**Objective**
Look through the records that follow. Copy every line containing the word "Blender".

**Records provided**
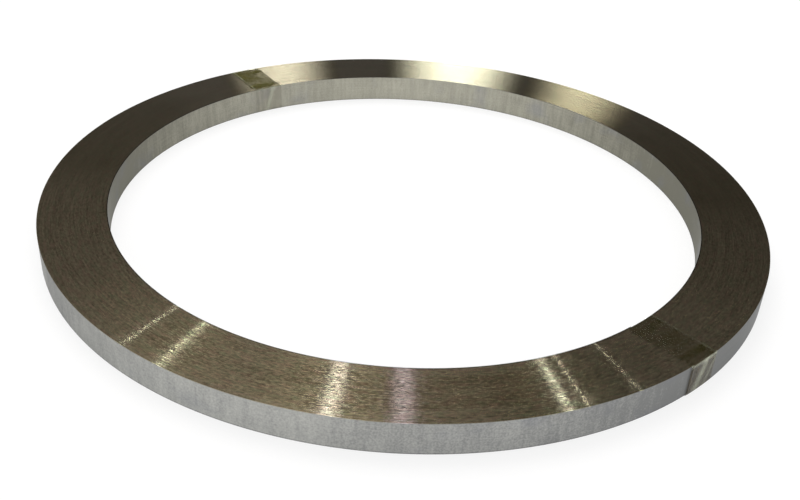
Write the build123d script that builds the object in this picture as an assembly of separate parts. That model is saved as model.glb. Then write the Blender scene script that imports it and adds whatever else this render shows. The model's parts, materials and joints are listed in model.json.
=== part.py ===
==
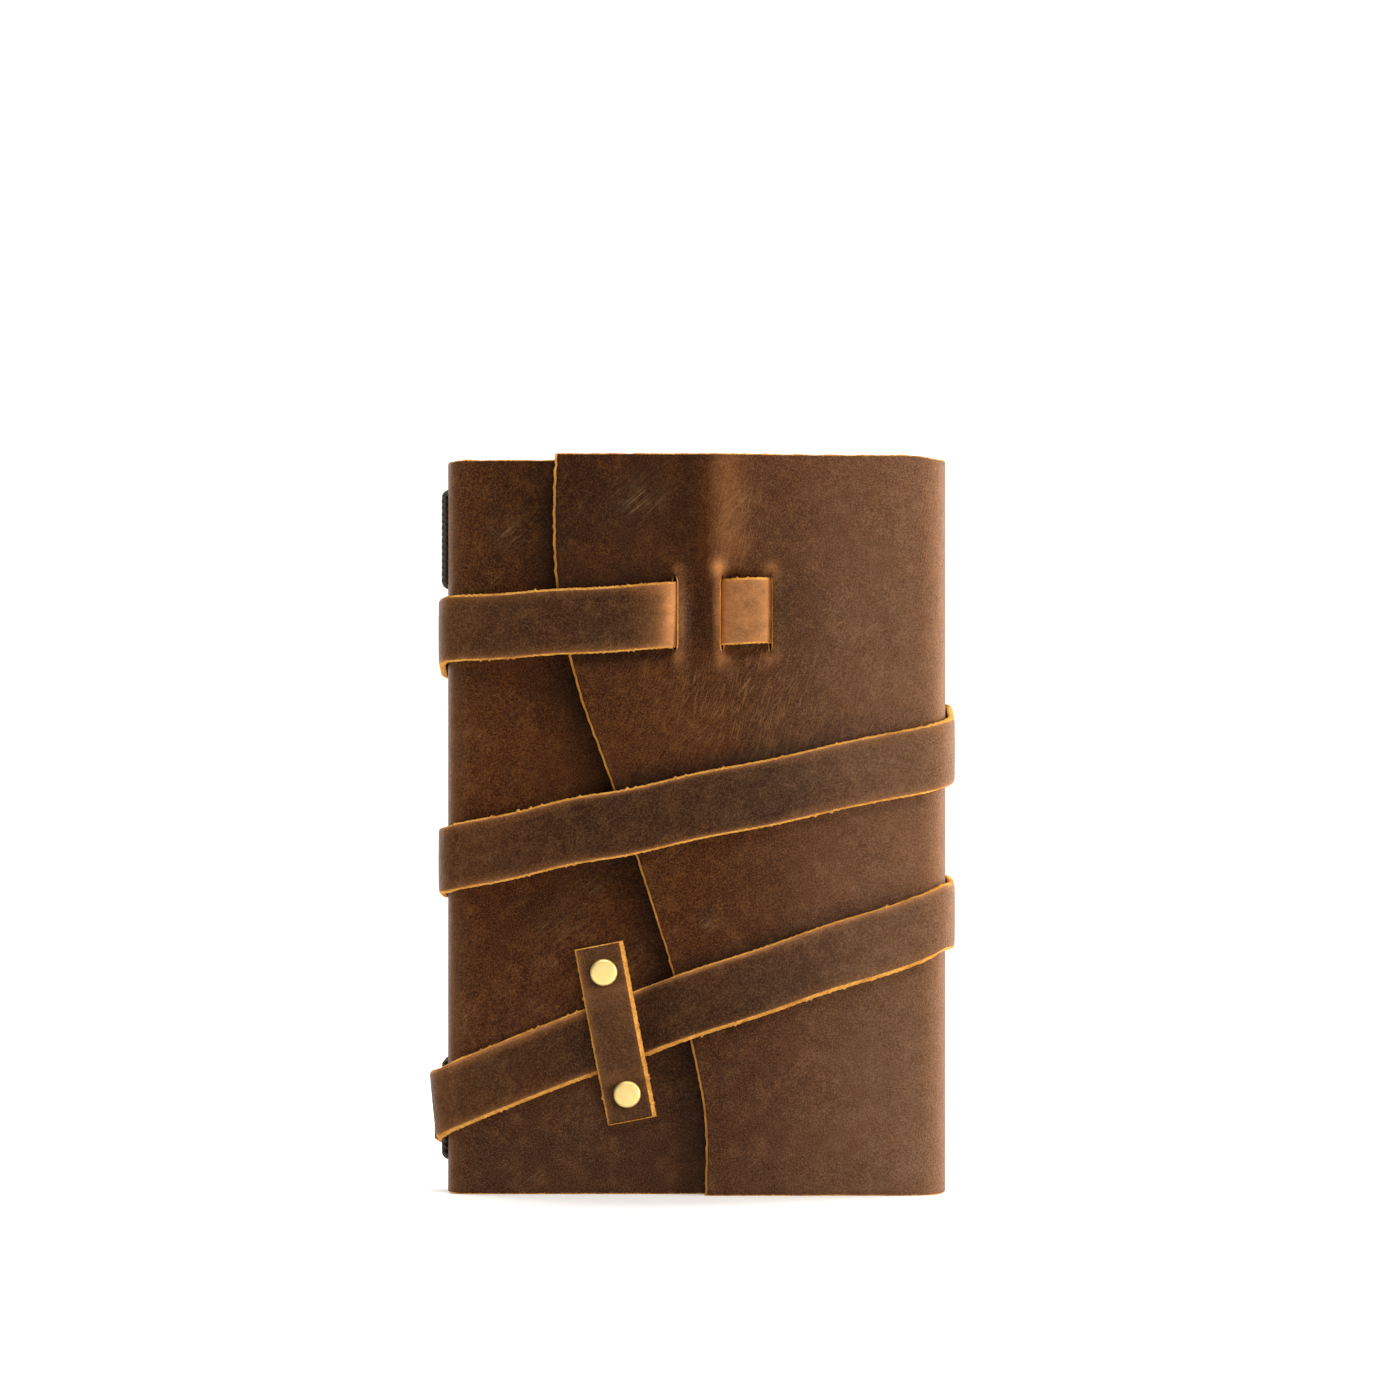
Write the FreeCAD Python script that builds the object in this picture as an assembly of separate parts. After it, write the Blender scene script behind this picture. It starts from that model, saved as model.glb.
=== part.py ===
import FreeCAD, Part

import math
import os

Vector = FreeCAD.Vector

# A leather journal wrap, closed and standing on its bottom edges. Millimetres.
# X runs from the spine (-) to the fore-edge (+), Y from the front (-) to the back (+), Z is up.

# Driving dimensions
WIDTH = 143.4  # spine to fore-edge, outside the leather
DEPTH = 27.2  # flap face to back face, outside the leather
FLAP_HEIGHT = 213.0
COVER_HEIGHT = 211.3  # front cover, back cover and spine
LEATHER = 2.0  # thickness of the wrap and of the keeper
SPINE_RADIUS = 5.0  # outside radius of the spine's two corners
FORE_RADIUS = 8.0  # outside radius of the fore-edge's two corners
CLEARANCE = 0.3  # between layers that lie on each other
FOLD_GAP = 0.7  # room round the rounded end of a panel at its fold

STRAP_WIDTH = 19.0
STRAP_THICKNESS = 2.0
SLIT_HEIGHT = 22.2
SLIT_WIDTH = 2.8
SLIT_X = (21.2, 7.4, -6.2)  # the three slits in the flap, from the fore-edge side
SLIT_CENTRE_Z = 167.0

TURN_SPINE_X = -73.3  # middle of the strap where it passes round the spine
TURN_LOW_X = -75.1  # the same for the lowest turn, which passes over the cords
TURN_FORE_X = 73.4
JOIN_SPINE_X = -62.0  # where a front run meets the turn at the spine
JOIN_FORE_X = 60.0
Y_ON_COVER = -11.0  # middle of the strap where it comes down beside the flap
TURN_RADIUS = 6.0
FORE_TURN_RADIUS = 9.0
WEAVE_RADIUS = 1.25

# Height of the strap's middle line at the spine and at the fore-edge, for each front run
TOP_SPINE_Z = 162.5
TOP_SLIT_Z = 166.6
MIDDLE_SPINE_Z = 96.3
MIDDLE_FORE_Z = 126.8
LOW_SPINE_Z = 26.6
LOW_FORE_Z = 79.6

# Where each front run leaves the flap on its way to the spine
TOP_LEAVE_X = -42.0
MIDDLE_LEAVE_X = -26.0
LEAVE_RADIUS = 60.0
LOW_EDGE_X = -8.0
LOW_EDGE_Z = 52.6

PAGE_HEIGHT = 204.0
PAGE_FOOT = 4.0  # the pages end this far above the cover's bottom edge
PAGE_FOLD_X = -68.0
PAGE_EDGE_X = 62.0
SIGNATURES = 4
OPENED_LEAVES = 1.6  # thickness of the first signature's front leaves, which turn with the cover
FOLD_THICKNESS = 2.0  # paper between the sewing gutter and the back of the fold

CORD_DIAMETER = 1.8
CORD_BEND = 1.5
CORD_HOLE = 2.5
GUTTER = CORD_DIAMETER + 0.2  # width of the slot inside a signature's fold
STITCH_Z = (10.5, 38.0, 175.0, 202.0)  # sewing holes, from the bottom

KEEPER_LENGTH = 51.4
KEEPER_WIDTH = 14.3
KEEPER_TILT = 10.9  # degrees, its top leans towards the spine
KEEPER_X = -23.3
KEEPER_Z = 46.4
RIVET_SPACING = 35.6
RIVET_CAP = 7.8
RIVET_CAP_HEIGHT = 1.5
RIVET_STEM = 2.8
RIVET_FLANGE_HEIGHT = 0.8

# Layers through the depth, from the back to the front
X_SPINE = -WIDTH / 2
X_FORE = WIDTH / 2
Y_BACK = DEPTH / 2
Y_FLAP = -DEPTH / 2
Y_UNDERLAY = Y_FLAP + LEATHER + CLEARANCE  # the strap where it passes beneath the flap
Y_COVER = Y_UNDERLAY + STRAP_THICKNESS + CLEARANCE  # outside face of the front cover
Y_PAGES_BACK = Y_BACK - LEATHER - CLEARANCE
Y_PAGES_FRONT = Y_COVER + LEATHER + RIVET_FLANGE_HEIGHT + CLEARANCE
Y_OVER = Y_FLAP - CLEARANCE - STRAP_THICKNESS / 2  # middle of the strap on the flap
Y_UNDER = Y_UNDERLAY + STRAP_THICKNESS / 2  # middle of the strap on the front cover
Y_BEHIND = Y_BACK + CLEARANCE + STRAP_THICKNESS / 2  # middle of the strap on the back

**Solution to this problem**
Write the build123d script that builds the object in this picture as an assembly of separate parts. That model is saved as model.glb. Then write the Blender scene script that imports it and adds whatever else this render shows. The model's parts, materials and joints are listed in model.json.
Write the FreeCAD Python script that builds the object in this picture as an assembly of separate parts. After it, write the Blender scene script behind this picture. It starts from that model, saved as model.glb.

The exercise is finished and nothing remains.